GIVEN EXERCISE — Scan the data below and pick out the lines containing the word "from".

--------------------------------------------------

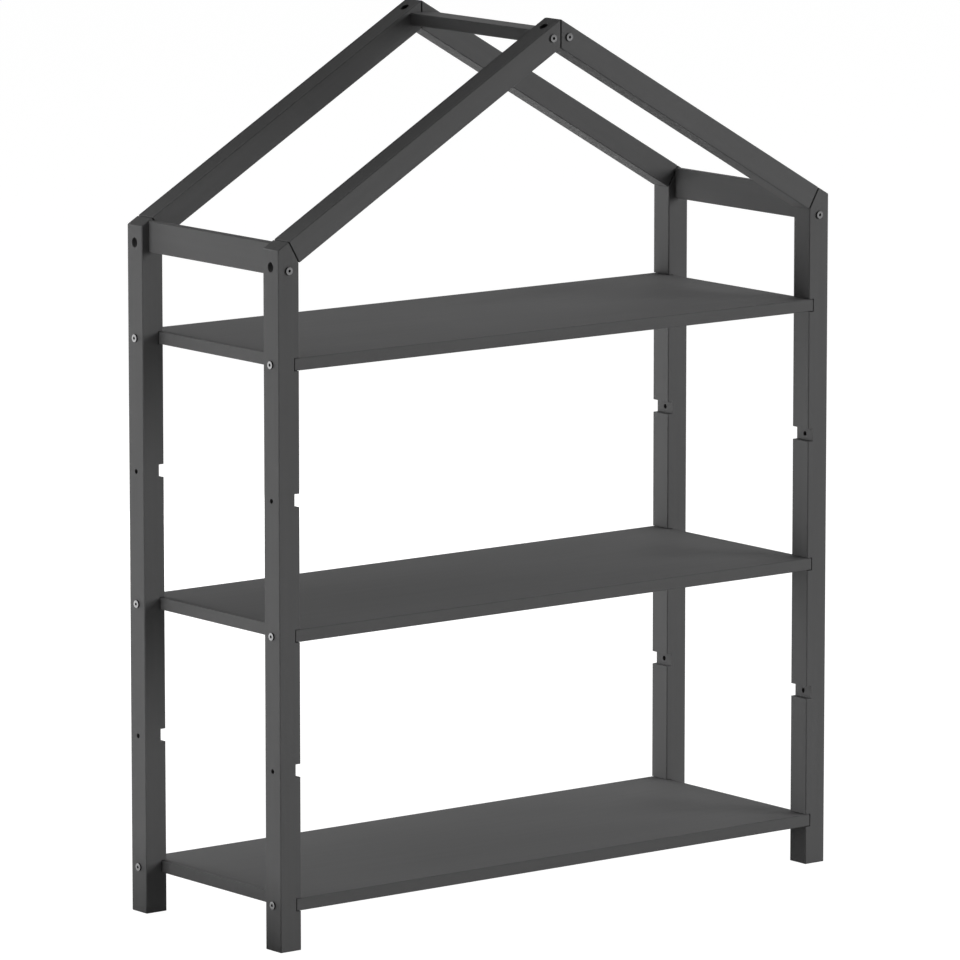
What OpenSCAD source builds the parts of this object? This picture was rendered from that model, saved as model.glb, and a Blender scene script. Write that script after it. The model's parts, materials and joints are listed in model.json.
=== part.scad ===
// House-shaped open shelf for a child's room: four notched posts, three shelves, a pitched roof frame.
// All sizes are in millimetres. The origin is on the floor, midway between the sides and the gables.
// X runs along the shelf, -Y is the front and +Z is up.

/* [Overall] */
// Length over the outer faces of the posts
unit_l = 1000; // [800:5:1200]
// Depth from the front faces to the rear faces
unit_d = 360; // [280:1:450]
// Height of the posts' outer faces, where the roof starts
eaves_h = 996; // [930:1:1150]
// Slope of the roof
roof_pitch = 30; // [24:0.5:36]

/* [Posts and rafters] */
// Width of a post, seen from the front
post_w = 36; // [32:1:45]
// Thickness of the posts and rafters, front to rear
frame_t = 36; // [30:1:45]
// Height of a rafter, square to the roof
rafter_h = 36; // [32:1:42]

/* [Shelves] */
// Thickness of a shelf
shelf_t = 18; // [15:0.5:22]
// Height of the bottom shelf's underside
bottom_shelf_z = 57; // [40:1:100]
// Height from one shelf to the next
shelf_pitch = 384; // [300:1:400]
// Depth of the housings in the posts
housing_depth = 9; // [6:0.5:12]
// Room for a shelf in the height of its housing, half above it and half below
housing_play = 1; // [0.4:0.1:1.4]
// Room between a shelf's end and the seat of its housing
shelf_end_play = 1.5; // [0.5:0.1:2.4]

/* [Side rails] */
// Height of a side rail
rail_h = 45; // [40:1:60]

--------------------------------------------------

TASK ANSWER —
What OpenSCAD source builds the parts of this object? This picture was rendered from that model, saved as model.glb, and a Blender scene script. Write that script after it. The model's parts, materials and joints are listed in model.json.
// Depth from the front faces to the rear faces
// Width of a post, seen from the front
// Height from one shelf to the next